* START *

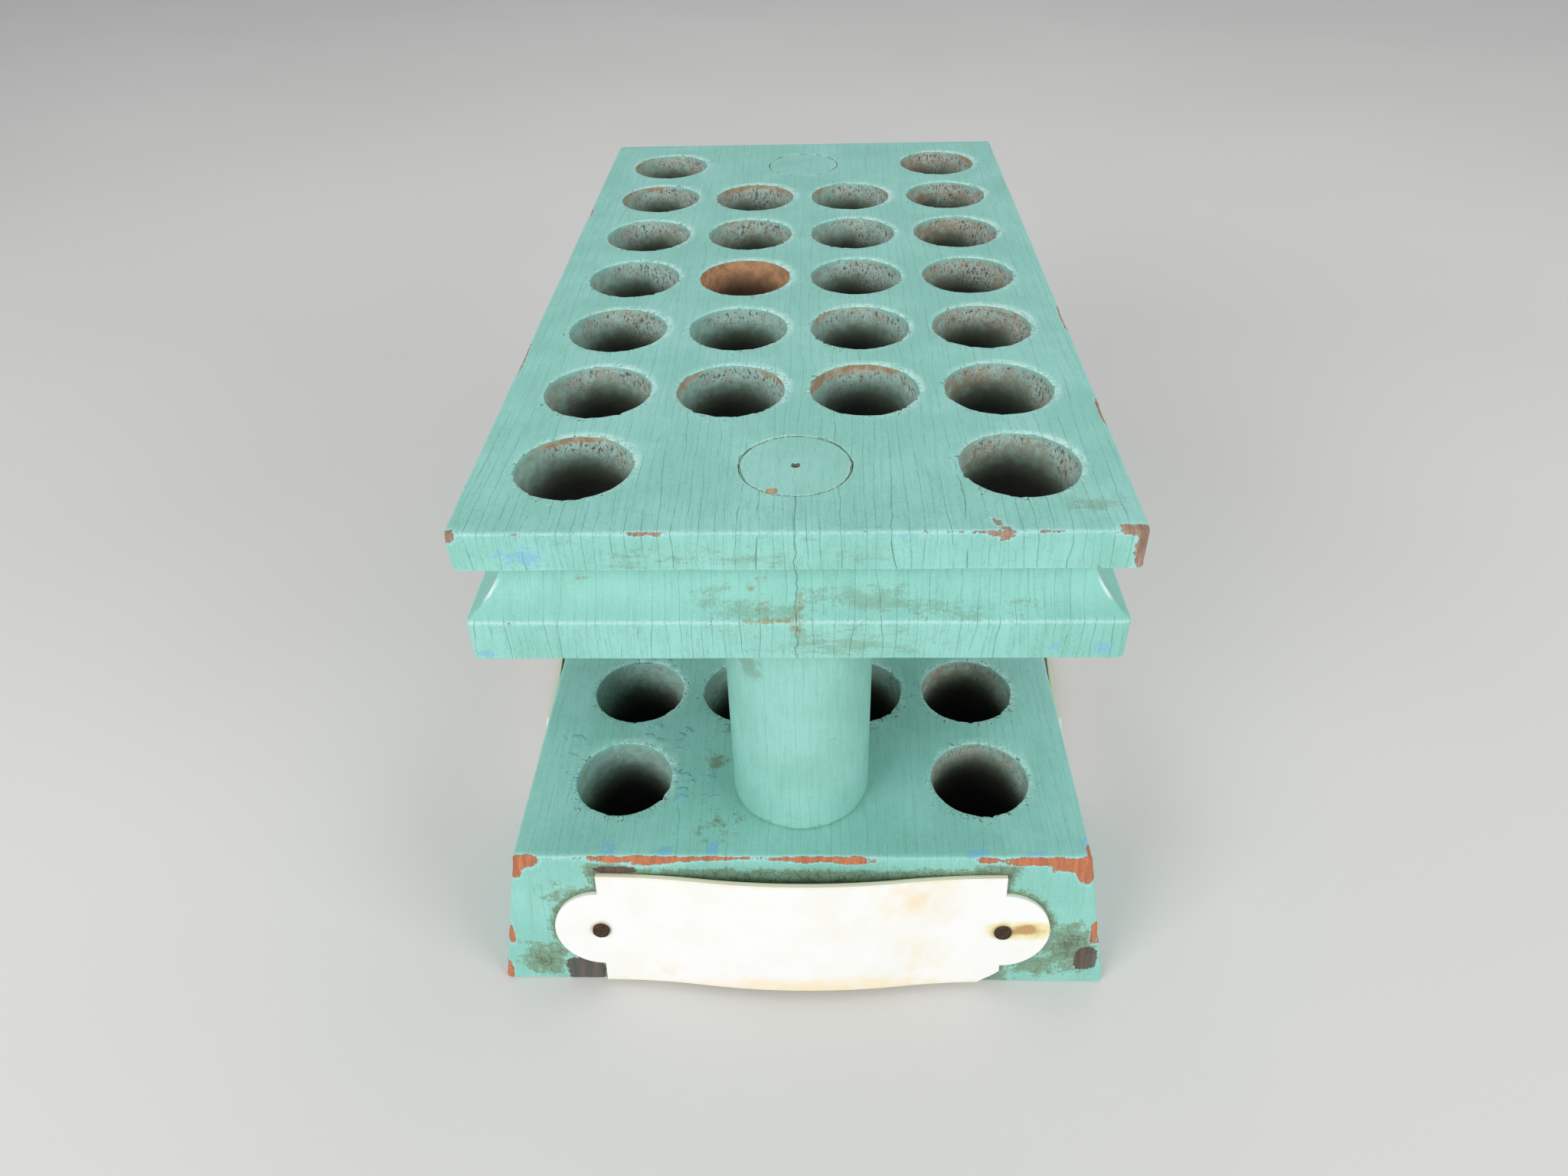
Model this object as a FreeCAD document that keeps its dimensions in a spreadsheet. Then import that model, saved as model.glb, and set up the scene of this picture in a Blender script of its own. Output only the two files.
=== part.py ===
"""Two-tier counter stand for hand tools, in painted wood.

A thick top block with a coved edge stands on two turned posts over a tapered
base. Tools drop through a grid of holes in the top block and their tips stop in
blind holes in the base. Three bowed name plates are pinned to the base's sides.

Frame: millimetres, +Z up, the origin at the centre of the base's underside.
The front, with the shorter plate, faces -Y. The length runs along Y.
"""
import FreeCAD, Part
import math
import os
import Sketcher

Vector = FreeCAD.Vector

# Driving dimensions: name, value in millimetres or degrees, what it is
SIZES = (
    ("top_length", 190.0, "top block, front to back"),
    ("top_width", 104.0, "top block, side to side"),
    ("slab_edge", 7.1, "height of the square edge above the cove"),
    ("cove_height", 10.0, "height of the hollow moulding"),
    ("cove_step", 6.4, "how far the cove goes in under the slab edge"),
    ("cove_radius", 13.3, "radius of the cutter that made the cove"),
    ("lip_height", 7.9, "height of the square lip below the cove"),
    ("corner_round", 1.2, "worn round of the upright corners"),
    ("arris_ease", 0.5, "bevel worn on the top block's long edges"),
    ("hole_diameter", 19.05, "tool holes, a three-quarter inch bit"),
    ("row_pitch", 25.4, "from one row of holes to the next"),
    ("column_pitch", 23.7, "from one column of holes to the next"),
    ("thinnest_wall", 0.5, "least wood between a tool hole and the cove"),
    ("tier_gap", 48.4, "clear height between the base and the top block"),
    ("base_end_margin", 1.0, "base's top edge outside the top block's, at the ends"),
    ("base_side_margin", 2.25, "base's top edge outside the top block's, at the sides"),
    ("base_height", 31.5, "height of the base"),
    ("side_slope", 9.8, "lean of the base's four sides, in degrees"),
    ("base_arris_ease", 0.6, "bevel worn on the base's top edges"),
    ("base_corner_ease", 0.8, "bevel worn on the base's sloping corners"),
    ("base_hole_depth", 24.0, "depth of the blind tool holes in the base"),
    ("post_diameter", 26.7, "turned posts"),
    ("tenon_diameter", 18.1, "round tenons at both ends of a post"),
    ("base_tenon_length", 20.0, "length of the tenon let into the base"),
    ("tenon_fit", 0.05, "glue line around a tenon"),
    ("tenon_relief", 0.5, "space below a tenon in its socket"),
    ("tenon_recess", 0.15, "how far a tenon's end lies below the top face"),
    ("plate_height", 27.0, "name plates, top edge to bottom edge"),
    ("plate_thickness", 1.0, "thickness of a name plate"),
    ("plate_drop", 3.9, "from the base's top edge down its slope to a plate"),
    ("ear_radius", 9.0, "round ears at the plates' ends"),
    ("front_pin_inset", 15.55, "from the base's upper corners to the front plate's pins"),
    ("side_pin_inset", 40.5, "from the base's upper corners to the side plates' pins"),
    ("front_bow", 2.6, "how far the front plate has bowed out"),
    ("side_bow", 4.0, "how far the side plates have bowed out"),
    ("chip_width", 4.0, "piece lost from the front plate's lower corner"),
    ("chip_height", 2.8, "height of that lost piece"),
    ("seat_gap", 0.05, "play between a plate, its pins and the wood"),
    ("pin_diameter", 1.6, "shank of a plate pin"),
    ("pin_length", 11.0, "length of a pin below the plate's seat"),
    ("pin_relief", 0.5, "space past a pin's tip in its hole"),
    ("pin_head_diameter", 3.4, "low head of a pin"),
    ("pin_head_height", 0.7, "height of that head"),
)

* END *

▶ [Task to complete]: Repeat exactly, please, each line from the beginning of the data through the line with "Vector = FreeCAD.Vector" in it, and only those lines.

▶ [Task output]:
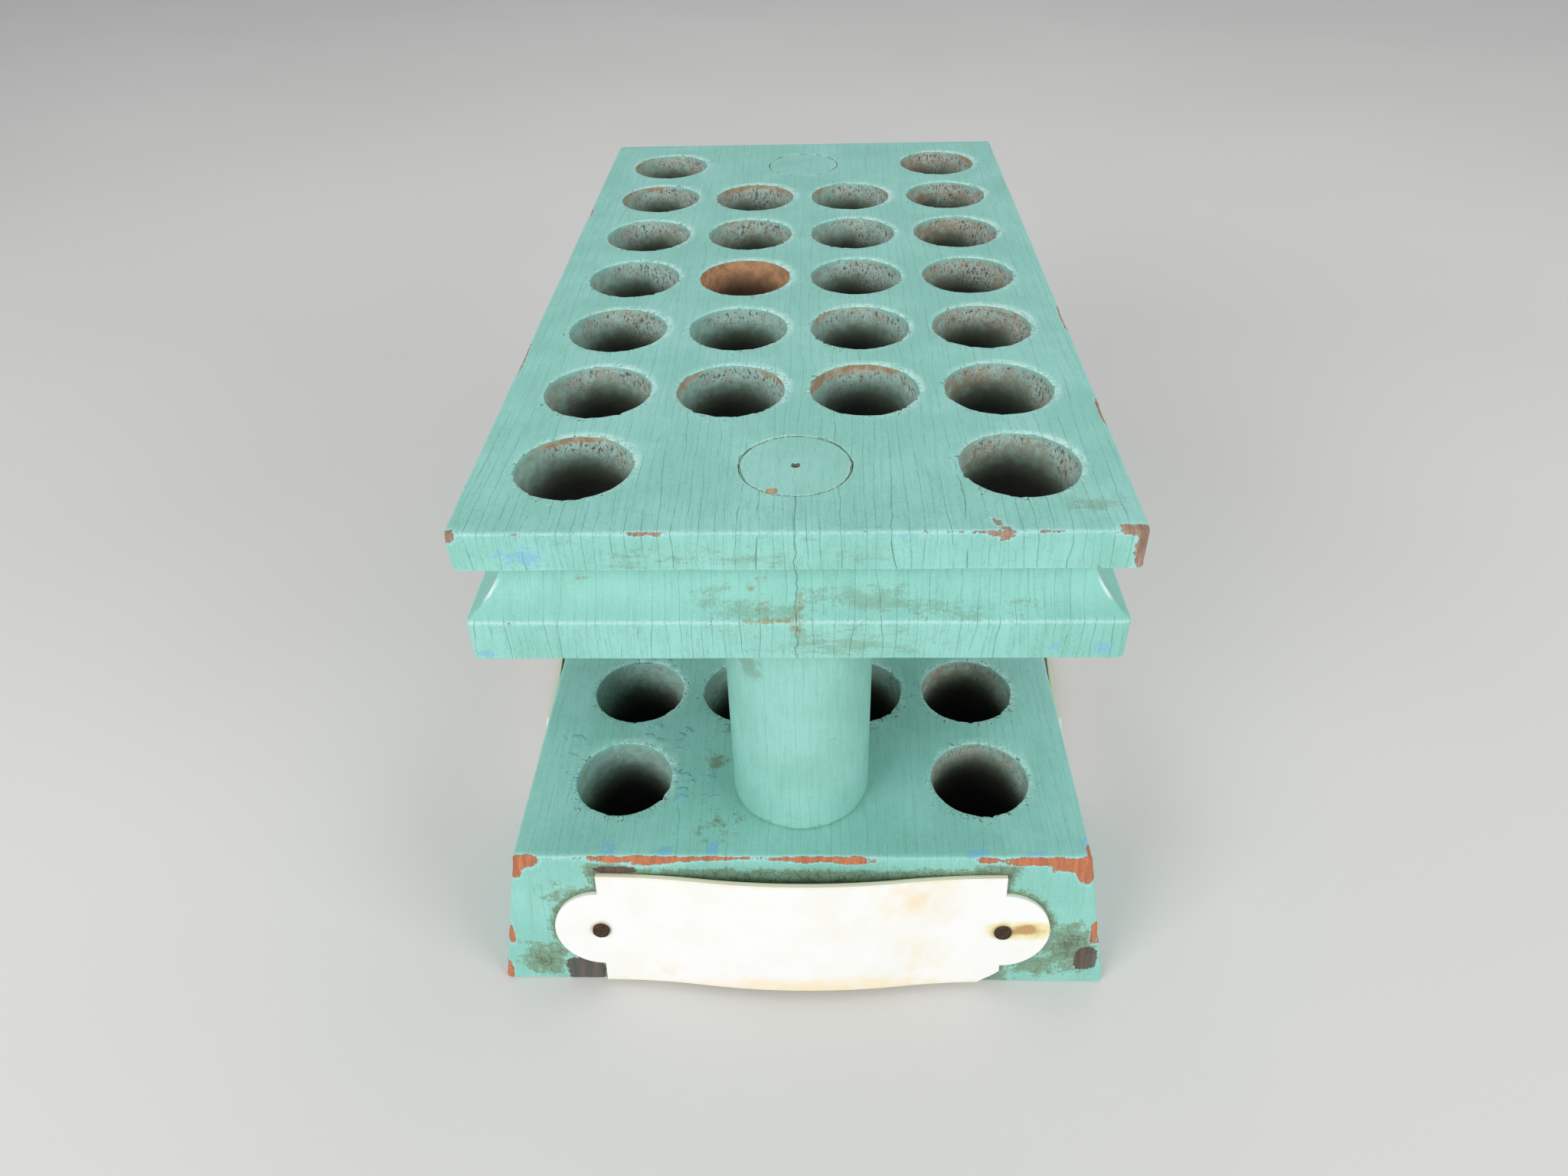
Model this object as a FreeCAD document that keeps its dimensions in a spreadsheet. Then import that model, saved as model.glb, and set up the scene of this picture in a Blender script of its own. Output only the two files.
=== part.py ===
"""Two-tier counter stand for hand tools, in painted wood.

A thick top block with a coved edge stands on two turned posts over a tapered
base. Tools drop through a grid of holes in the top block and their tips stop in
blind holes in the base. Three bowed name plates are pinned to the base's sides.

Frame: millimetres, +Z up, the origin at the centre of the base's underside.
The front, with the shorter plate, faces -Y. The length runs along Y.
"""
import FreeCAD, Part
import math
import os
import Sketcher

Vector = FreeCAD.Vector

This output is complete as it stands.